The First Day of December

     I don't know if this blog will ever be popular, and I don't know if it is the intent.  I mean who cares what I think sitting at a cafe in San Francisco, in The Mission District? 
     Nobody.
     Regardless, I have to write.  Otherwise, I can't hear myself think.
     I had a hard time getting started this morning.
     My only mission was to get the hell out of my art studio, and to the cafe.
     There isn't a lot of air in my studio, and no windows, so it is good to not be there all day long.
     There is this thing called 'Studio Death' that I discovered long ago in my art studios in L.A.    Basically hat happens is things get really still, and you wonder why you are even trying to make art at all, and for whom.
     Things kind of get meaningless.
     But I could sit at my typewriter for hours and jam out.

     I sure did waste a lot of time washing dishes.  I don't know what the fun of that was. 
     I got to be around people, that was something.  I actually liked that at times.  Also, there was no shortage of babes around.

     Anyhow, here I am in the cafe.

     I have some business to take care of today.  I have to make a phone call or two.

     So, I need a job.  I don't know what I can do for anybody else.  I seem to do fine for myself.  I like working for myself.  I can go all day, because I believe in what I am doing.  It is better than working for somebody else.  What I do is get my own stuff out there, with my name on it.
     Mostly, I call working at a job, 'working on somebody else's art project'.
     The problem is, "Where is the paycheck?"
     My answer for that right now is, "I don't know".

     A baby was just crying in here.  It's amazing how adults will tolerate a baby crying, but only for so long.

     Maggie from 'The Simpsons' doesn't cry all that much, except with a tear if somebody takes her pacifier.

     I watched a whole disc of Simpsons episodes last night from season 5.  They are some pretty good episodes.  I was enjoying them immensely.  Just the amount of work that goes into those shows is amazing.  Everything is hand drawn.  That is sick. 

     I'm lucky to draw up a single page of comics these days.

     All I want to do is a Simpsons parody but use my own family.  I'd like to see that.  My family would not like that much.  I don't know what good it would do to do that cartoon, except to make me laugh.  It would be great to get everybody to do their own voices.  Of course, the parents and my brother Dan would have to be done by somebody else, since they are dead.

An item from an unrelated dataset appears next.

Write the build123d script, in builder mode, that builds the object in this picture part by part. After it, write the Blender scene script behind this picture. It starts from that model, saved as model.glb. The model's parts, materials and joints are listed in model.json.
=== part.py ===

     'Sesame, egg and cheese,...sesame', the coffee lady said to the cafe.  Someone's bagel was done.
     It's nice to get people's actual words.
     How we say and use words define us.

     It talk to these kids on 'Clone Wars Adventures' in the chat box, and that can be a chore at times.  Sometimes I get annoyed, but sometimes it is nice to have people to talk to.

     What I really want to talk about is I got onto 'Free Realms' last night, and all I did was hang out in the swamp.  I found this quest from this npc kid named 'Martin', and all I did was search around the swamp for items.  I had to look for three different items.  I had to find five of each, and for the flowers by the gravestones, I had to find ten.
     It was fun, and kind of a pain to go looking around, but I completed my quests, and returned the plants to some dude to complete the quest.
     Free Realms is a great game for just doing stupid quests like that where it isn't too easy or too difficult.  There is actually hope you can do them, unlike some other games where it can seem pretty impossible without three other people helping you.
     I had a good time.
     It's too bad I can't play Free Realms or Clone Wars on this laptop at the cafe.  The internet is a little too slow, and this laptop doesn't have the graphics capability required. 
     It is just as well, since I would never get my writing done.
 
     I often think about how it can take more time to write a good blog entry then to make an entire video.  I've already spent a half hour on this one.

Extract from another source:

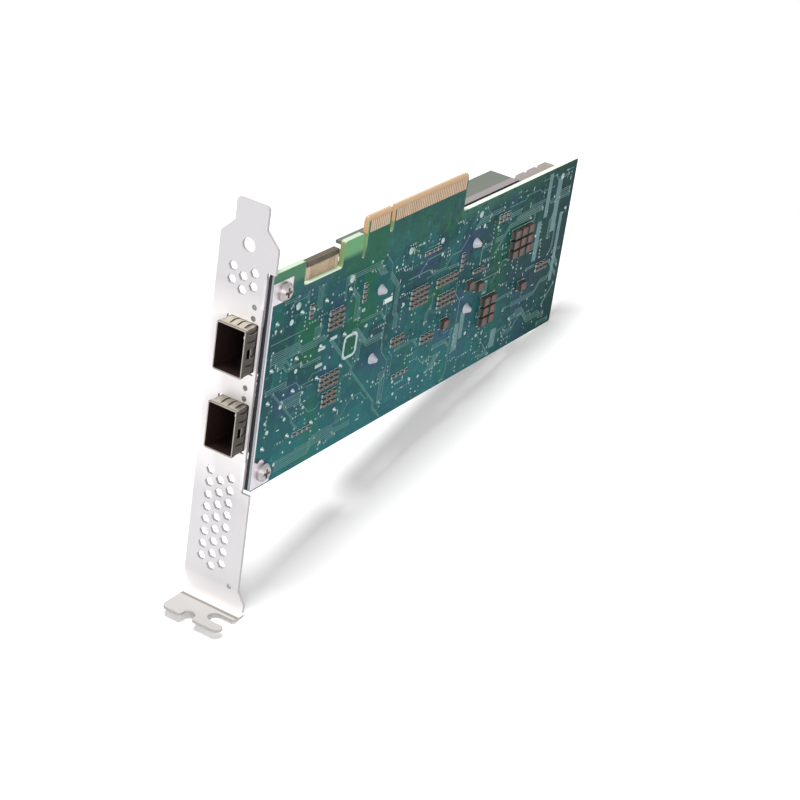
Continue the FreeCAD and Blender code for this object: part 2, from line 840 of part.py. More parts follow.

     I like the look of a long blog entry on my blog page.  It looks good.  It doesn't even seem to matter what I write about, as long as tons of words are there to show that I can produce a lot of words.

     I don't think I have what it takes to be a professional writer.  I don't seem to do the professional kinds of things that writers do, like making something interesting to read, for example.  My technique is to just write whatever comes to my mind and let it all go to hell if that is where it is intended to go.
     The work of writing involves reading it over, making changes, and to try and make it suitable for people to read.

     I like to read when authors just go into their own lives and get personal every once in a while.
     I like Charles Bukowski, Henry Miller, William S. Burroughs, and others who really get into the personal things of their lives.  It makes it fun for me.

     I suppose the New York literary establishment still doesn't think much of Bukowski because he is somewhat 'lowbrow'.  Yet, his novels are very accessible and funny.
     The people at The New Yorker don't know everything.  Hardly anyone there has ever read Stephen King, and he's arguably 'America's Greatest Author'.  He certainly knows how to write, and he writes stuff people like to read, which is better than some stuffy book that no one cares about.

     So, my brain wasn't working too well between 7 and 9 a.m. this morning.  I was running on low power.
     Computers are so good for metaphors these days.  People know what you are talking about when you say that your power supply was low and you needed a recharge.  They understand 'sleep mode'.  Any other number of things that I would say right now if I could remember anything else that might apply.  Maybe it will come to me later.

     It must be embarrassing for anybody who knows me to read my work, especially if it isn't up to par.

     I haven't been exactly wowing the art world lately, that is for sure.  I'm going to have to do something about that.

     I know how to get tons of hits on youtube, which is just film myself painting a naked lady from the backside.  That seems to be acceptable, since youtube doesn't seem to be into full frontal nudity.  It's okay to show nudity depending on the context.  I've seen fully naked women give birth in a bathtub.  One video I saw of that was really sweet, but birthing videos mostly gross me out.  I've never seen what happens with the placenta, no body films that, probably with good reason.

     I don't have any children, and I have o plans for any, either.  There really does seem to be enough people in the world. 
     Also, I can barely provide for myself, much less anybody else.

     Funny to write now.  I seem to know what I want to say and how to say it.  That comes from twenty years of writing crap on a typewriter.

     It did take me a while to switch from a manual typewriter to a keyboard. 
     For the laptop I have right now, I have a little USB external keyboard which is really nice to use.  It makes it nice and easy to produce a lot of words.

     I got burned out writing essays in school.  I didn't know what the point of them was.  The words never came easy for me.  No one was ever going to read them.
     The seventeen people who may have looked on this blog is more than anybody who ever read my college essays.

     In a way, I almost don't even want this blog to become popular, because then it will feel as if my own little private world will be invaded. 
     Then it will feel as if I am performing for people, and it might take the fun out of it. 
     I guess we'll see what happens, but I don't think I have to worry about that anytime soon.